In its lawsuit, Bodum said the company urged Starbucks against moving forward with the press’s flat-shaped knob during the development and design stages in favor of a round knob. “Starbucks did not agree, and specifically demanded that a flat knob be used,” the suit alleges.

After being contacted by Starbucks representatives regarding the potential defect of the product, Bodum said it hired a third party for extensive testing, and deemed it “premature to conclude that a recall was necessary or appropriate,” according to the lawsuit.

Bodum is now claiming that Starbucks initiated the recall in part to “repair a relationship with the CSPC.”

“On more than one conference call between January and March 2019, Starbucks’s in-house counsel stated that the company was particularly sensitive to recall issues and did not want to delay the initiation of a voluntary recall because Starbucks had paid significant fines in a prior recall involving its Teavana product,” Bodum alleges.

Bodum has also suggested that the recall was motivated by Starbucks’ desire to cancel existing orders, avoid obligations to pay for orders, and to circumvent “certain exclusivity provisions contained in other agreements between the parties,” the suit states.

This is not the first French-press-related legal battle in the long working relationship between Bodum and Starbucks. In 2007, Bodum Group’s U.S. wing, Bodum USA, sued Starbucks, alleging copyright infringement for a Starbucks-made French press while seeking $10 million in damages. The suit was eventually settled before being dismissed with prejudice approximately four months after it was filed, court records show.

Comment

3 Comments

Tionico

Bodum also ought to be suing Amazon for Amazon’s ongoing and deliberate violation of Minimum Andvertised Pricing for Bodum products. Amazon will often list Bodum products as “sold by and shipped from Amazon”, meaning Amazon owns the product and offers it on their own site. They do so at such low prices no reseller purchasing directly from Bodum at their published wholesale pricing can sell them on Amazon at any margin at all, and even in retail settings getting any margin is difficult since Amazon will always have it at a price far below MAP. Bodum should sue Amazon for this clear violation of MAP policy, set by Bodum and agreed to by every reseller of Bodum products.
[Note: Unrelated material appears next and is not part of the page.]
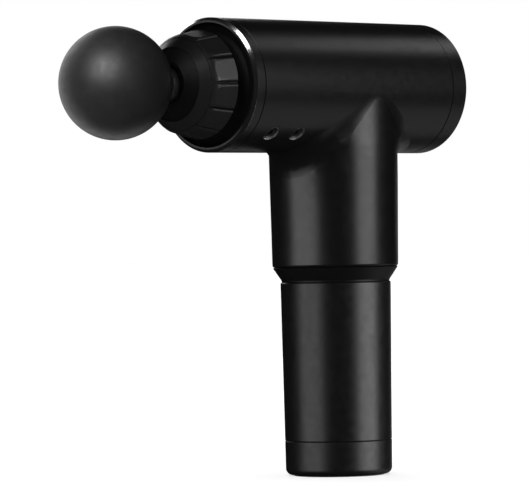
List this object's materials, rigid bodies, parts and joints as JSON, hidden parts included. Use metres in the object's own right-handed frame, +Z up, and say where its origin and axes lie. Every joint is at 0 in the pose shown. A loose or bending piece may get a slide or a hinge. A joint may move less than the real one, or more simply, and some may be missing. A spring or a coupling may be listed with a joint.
{
  "type": "massage gun",
  "caption": "T-shaped percussion massage gun: cylindrical barrel on a tapered battery grip, lobed nose ring and a reciprocating push-fit ball head.",
  "frame": {"origin": "centre of the grip's bottom face, where the gun stands on its foot pad", "axes": "+Z up the handle, the barrel along X at 177 mm, the ball head towards -X"},
  "size_m": [0.223, 0.06, 0.207],
  "materials": {
    "black_anodised": "satin black anodised",
    "trim_ring": "black anodised with a polished bright chamfer",
    "grip_black": "satin black, soft-touch coated",
    "cap_black": "fine texture",
    "collar_black": "smooth satin",
    "foot_rubber": "matte",
    "nose_black": "fine texture",
    "lobed_grey": "soft-touch",
    "seal_rubber": "matte",
    "bush_bronze": "turned",
    "chassis_nylon": "glass-filled nylon",
    "damper_rubber": "matte",
    "screw_black": "black oxide",
    "screw_steel": "zinc plated",
    "motor_aluminium": "machined",
    "bearing_steel": "ground",
    "electrical_steel": "laminated",
    "copper": "enamelled wire",
    "rotor_steel": "plated",
    "magnet": "nickel plated",
    "shaft_steel": "ground",
    "piston_steel": "hard anodised, polished",
    "yoke_aluminium": "machined",
    "liner_steel": "hardened",
    "ball_foam": "matte dense foam",
    "core_plastic": "moulded",
    "cell_wrap": "shrink-wrapped",
    "holder_plastic": "moulded",
    "nickel": "strip",
    "circuit_board": "solder mask",
    "component_black": "moulded",
    "lead_insulation": "silicone",
    "switch_plastic": "moulded",
    "contact_brass": "plated",
    "panel_glass": "smoked, polished",
    "window_clear": "frosted",
    "button_black": "satin",
    "rocker_black": "satin"
  },
  "bodies": {
    "housing": {"barrel_shell": "black_anodised", "front_trim_ring": "trim_ring", "rear_cap": "black_anodised", "tapered_collar": "collar_black", "collar_screws": "screw_steel", "grip_sleeve": "grip_black", "bottom_cap": "cap_black", "foot_pad": "foot_rubber", "bottom_screws": "screw_steel", "nose_base": "nose_black", "nose_screws": "screw_steel", "lobed_ring": "lobed_grey", "nose_cap": "nose_black", "wiper_seal": "seal_rubber", "guide_bush": "bush_bronze", "chassis_left": "chassis_nylon", "chassis_right": "chassis_nylon", "chassis_screws": "screw_black", "damper_pads": "damper_rubber", "motor_plate": "motor_aluminium", "motor_plate_screws": "screw_steel", "motor_bearings": "bearing_steel", "stator_core": "electrical_steel", "stator_windings": "copper", "battery_cell_1": "cell_wrap", "battery_cell_2": "cell_wrap", "battery_cell_3": "cell_wrap", "cell_holder_bottom": "holder_plastic", "cell_holder_top": "holder_plastic", "nickel_strips": "nickel", "protection_board": "circuit_board", "control_board": "circuit_board", "bulk_capacitors": "component_black", "heatsink": "motor_aluminium", "power_transistors": "component_black", "internal_leads": "lead_insulation", "switch_body": "switch_plastic", "charging_jack": "switch_plastic", "jack_pin": "contact_brass", "rear_panel": "panel_glass", "indicator_windows": "window_clear", "rear_board": "circuit_board", "rear_board_screws": "screw_steel", "indicator_leds": "window_clear", "tact_switch": "component_black"},
    "crankshaft": {"rotor_bell": "rotor_steel", "rotor_magnets": "magnet", "motor_shaft": "shaft_steel", "crank_disc": "rotor_steel", "crank_pin": "shaft_steel", "crank_bearing": "bearing_steel"},
    "piston_assembly": {"piston": "piston_steel", "yoke": "yoke_aluminium", "yoke_liners": "liner_steel", "yoke_pin": "shaft_steel"},
    "massage_head": {"head_ball": "ball_foam", "head_core": "core_plastic", "head_o_rings": "seal_rubber"},
    "button": {"power_button": "button_black"},
    "rocker": {"power_switch": "rocker_black"}
  },
  "joints": [
    {"name": "crank_turn", "type": "hinge", "parent": "housing", "child": "crankshaft", "pos_m": [0.016, 0, 0.177], "axis": [0, 1, 0], "range_deg": [0, 180]},
    {"name": "piston_stroke", "type": "slide", "parent": "housing", "child": "piston_assembly", "axis": [-1, 0, 0], "range_m": [0, 0.01]},
    {"name": "head_pull", "type": "slide", "parent": "piston_assembly", "child": "massage_head", "axis": [-1, 0, 0], "range_m": [0, 0.036]},
    {"name": "button_press", "type": "slide", "parent": "housing", "child": "button", "axis": [-1, 0, 0], "range_m": [0, 0.0008], "stiffness_N_per_m": 400, "springref_m": -0.002},
    {"name": "switch_rock", "type": "hinge", "parent": "housing", "child": "rocker", "pos_m": [-0.008, 0, 0.0052], "axis": [-1, 0, 0], "range_deg": [0, 14]}
  ],
  "couplings": [
    {"joint": "piston_stroke", "follows": "crank_turn", "m_per_rad": 0.003183}
  ]
}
I’ve spoken to Bodum representatives from the New York headquarters, and they assured me they’d look into it… but nothing has changed. If a Bodum product can be had on Amazon for a deeply discounted price, why would anyone walk into a brick and mortar retailer and pay MAP? Simple. they do not.
Once Amazon set their greatlyh reduced price, other resellers on Amazon must either drop their prices or sit on the merchandise.

And Bodum has been informed of this and allows it to continue.

In sharp contrast, as Baratza entered the marketplace they found Amazon pulling the same stunt, lobwlling their grinders, and any retailers who had signed the MAP agreements were stuck.. either violate MAP or not sell because Mazon were so low in price. After some conversations with management at Baratza, we were told Baratza had informed Amazon “honour MAP or we will stop shipping to you”. Amazon didn’t and Baratza did. End of problem.

Bodum need to step up and do the same thing, perhaps also adding threats to Amazon for violating MAP for so many years, as they had to have agreed to to become distributors of Bodum products.

James Sheeler

I find it funny that Bodum says it “urged Sbux not to use the flat topper” yet we bought a non Sbux branded french press from the store made with recycled materials just like the one is the images and it also has the flat topper, and guess what we have been super gluing it back on for over a year…. It is all black and with no grey and no Sbux branding so that leads me to believe Bodum made these on their own. I am still going to see if the bux will take it back though…

Paul Strobl

By far the best designed French press I’ve ever owned, and I wanted to buy more for Christmas presents. The warnings of how to use a french press properly are written on the product in white on the glass and include “Press Down Gently.”

It always takes a few idiots who probably ground their coffee too fine for a french press and tried to force it down and “lacerated their hand” (seriously…you cut your hand trying to push down a french press too hard!?) to ruin it for the rest of society.

There’s no way I’ll send this in for a recall – it’s awesome. I hope Bodum wins the lawsuit.